Since I will not be able to upload the zip file via github for submission, I will provide the kaggle link and download instructions in order for you to be able to run the jupyter notebook.

## The analysis and methods

### (a) What are the main challenges that you envision for completing the project and how do you plan to get around each one?

- Preliminary exploration indicates that the data is already in reasonable quality. Hence, the focus will be mainly on exploring the variables, feature engineering and building the models.
- The main challenge with the data set is that it's very imbalanced, which makes predictions harder. Hence, the challenge will be to find out ways how to overcome the imbalance issue and what techniques can be used for that matter.
- Also, the columns hardly provide any meaning, which will make feature engineering particularly difficult. The variables are named with a group prefix so that similarity among variables can be identified. Further details on the meaning of the variables, however, is not provided. Possibly, this is due to confidentiality reasons. One way around this problem could be the applications of feature compression techniques such as PCA or T-SNE.

### (b) What the are steps that you plan to take to achieve the end goals?

- Online research
    - How to handle imbalanced data
    - How to handle model predictions where the target variable is zero-inflated (many true negatives)
    - I expect to have many small non-zero predictions as the coefficients will always have some sensitivity. However, how should I define cut-off values in order to determine when an observation is predicted to be zero?
    - How to use PCA or, possibly, T-SNE for feature compression in regression problems.
- Data exploration
- Data cleansing 
- Data visualisation
- Feature engineering
- Defining prediction benchmark
- Model selection and evaluation
- Final predictions

### (c) Show us that you have a pipeline in place and that you understand the feasibility of your project goals.

#### 1. Data exploration
The data exploration phase will focus on the distribution of data and evaluation of the quality of the data set. There, I will derive measures for the data cleansing step and get an idea which variables might be interesting and which not.

####  2. Data cleansing (missing value imputation and removal of unnecessary rows and columns)
Here, I might decide which rows or colums to drop from the dataset. Also, I will fill missing values with a specific rule. 

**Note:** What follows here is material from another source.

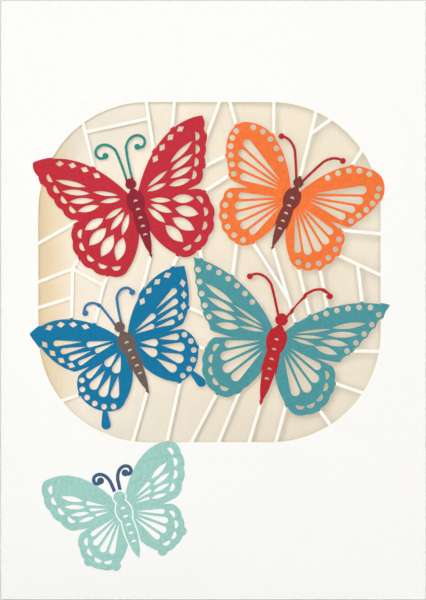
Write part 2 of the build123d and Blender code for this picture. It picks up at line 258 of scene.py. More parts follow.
class CardInks(PropertyGroup):
    """The colours of the print and the papers, as they look."""

    card_white: FloatVectorProperty(
        name="Card", description="The white card", default=(0.98, 0.977, 0.968),
        subtype="COLOR_GAMMA")
    toasted: FloatVectorProperty(
        name="Toasted card", description="The card's face beside a cut, yellowed by the laser",
        default=(0.995, 0.985, 0.945), subtype="COLOR_GAMMA")
    scorched: FloatVectorProperty(
        name="Scorched card", description="The inner face beside a cut, browned by the laser",
        default=(0.965, 0.93, 0.85), subtype="COLOR_GAMMA")
    cut_edge: FloatVectorProperty(
        name="Cut edge", description="The card's core in a cut", default=(0.90, 0.85, 0.75),
        subtype="COLOR_GAMMA")
    insert_cream: FloatVectorProperty(
        name="Insert", description="The cream paper inside", default=(0.905, 0.87, 0.805),
        subtype="COLOR_GAMMA")
    # Painted light: the insert painted lighter left of the middle
    insert_painted_light: FloatVectorProperty(
        name="Pale insert", description="The insert left of the middle",
        default=(0.95, 0.92, 0.87), subtype="COLOR_GAMMA")
    # Painted shade: a warm painted shade on the insert near the fold
    insert_painted_fold_shade: FloatVectorProperty(
        name="Warm insert", description="The insert near the fold", default=(0.93, 0.85, 0.71),
        subtype="COLOR_GAMMA")
    crimson: FloatVectorProperty(
        name="Crimson", description="The crimson butterfly's wings", default=(0.755, 0.165, 0.22),
        subtype="COLOR_GAMMA")
    orange: FloatVectorProperty(
        name="Orange", description="The orange butterfly's wings", default=(0.955, 0.46, 0.21),
        subtype="COLOR_GAMMA")
    blue: FloatVectorProperty(
        name="Blue", description="The blue butterfly's wings", default=(0.01, 0.455, 0.625),
        subtype="COLOR_GAMMA")
    teal: FloatVectorProperty(
        name="Teal", description="The teal butterfly's wings", default=(0.29, 0.585, 0.61),
        subtype="COLOR_GAMMA")
    mint: FloatVectorProperty(
        name="Mint", description="The printed butterfly's wings and body",
        default=(0.615, 0.80, 0.76), subtype="COLOR_GAMMA")
    maroon: FloatVectorProperty(
        name="Maroon", description="The orange butterfly's body", default=(0.48, 0.21, 0.195),
        subtype="COLOR_GAMMA")
    wine: FloatVectorProperty(
        name="Wine", description="The crimson butterfly's body", default=(0.56, 0.12, 0.19),
        subtype="COLOR_GAMMA")
    red: FloatVectorProperty(
        name="Red", description="The teal butterfly's body and feelers, and the orange one's feelers",
        default=(0.72, 0.13, 0.16), subtype="COLOR_GAMMA")
    umber: FloatVectorProperty(
        name="Umber", description="The blue butterfly's body", default=(0.41, 0.35, 0.33),
        subtype="COLOR_GAMMA")
    green: FloatVectorProperty(
        name="Green", description="The crimson butterfly's feelers", default=(0.13, 0.55, 0.50),
        subtype="COLOR_GAMMA")
    sky: FloatVectorProperty(
        name="Sky", description="The blue butterfly's feelers", default=(0.20, 0.47, 0.66),
        subtype="COLOR_GAMMA")
    navy: FloatVectorProperty(
        name="Navy", description="The printed butterfly's feelers", default=(0.23, 0.35, 0.48),
        subtype="COLOR_GAMMA")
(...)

#### 3. Data visualisation (to show the relationship of the variables)
In this chapter I intend to visualize the variables, its relations to each other and to the target variable.

#### 4. Feature engineering

Some first online research hinted the following steps that might be important when dealing with imbalanced data:

    - determination of feature importance using methods provided in sklearn
    - capping the target variable to make it less sensitive to outliers (censor large claims)
    - downsampling of non-claims (true negatives) to reduce data set imbalance
    - noise reduction through feature selection
    - PCA and, possibly, T-SNE for feature compression
    
#### 5. Defining prediction benchmark
The intention is to define a simple benchmark, such as linear regression.

#### 6. Model selection and evaluation
Models that could be used:

    - K-Nearest Neighbors Regression
    - Support Vector Regression
    - Random Forest Regression
    - Neural Network
    - Extreme Gradient Boosting (XGBoost)

During the course of building and evaluating the model, and if time allows, I would also like to experiment with combinations and aggregations of multiple models in order to improve performance.

#### 7. Final predictions
The test set will not be used and looked at until the end. The test set will only be used on the final model and to draw final conclusions about the pros and cons.

## The communication

Here you can discuss your plan for analysis and communication of your findings.

Preparation of a Power Point slide deck or Jupyter Notebook that goes thorugh the findings of each of the seven steps from the pipeline. In the final communication I only intend to use summaries for each of the seven steps.

I deem this project to be interesting as their does not seem to be a lot of data cleasing to be necessary. Hence, I might be able to focus strongly on feature engineering, model building, evaluation and tuning.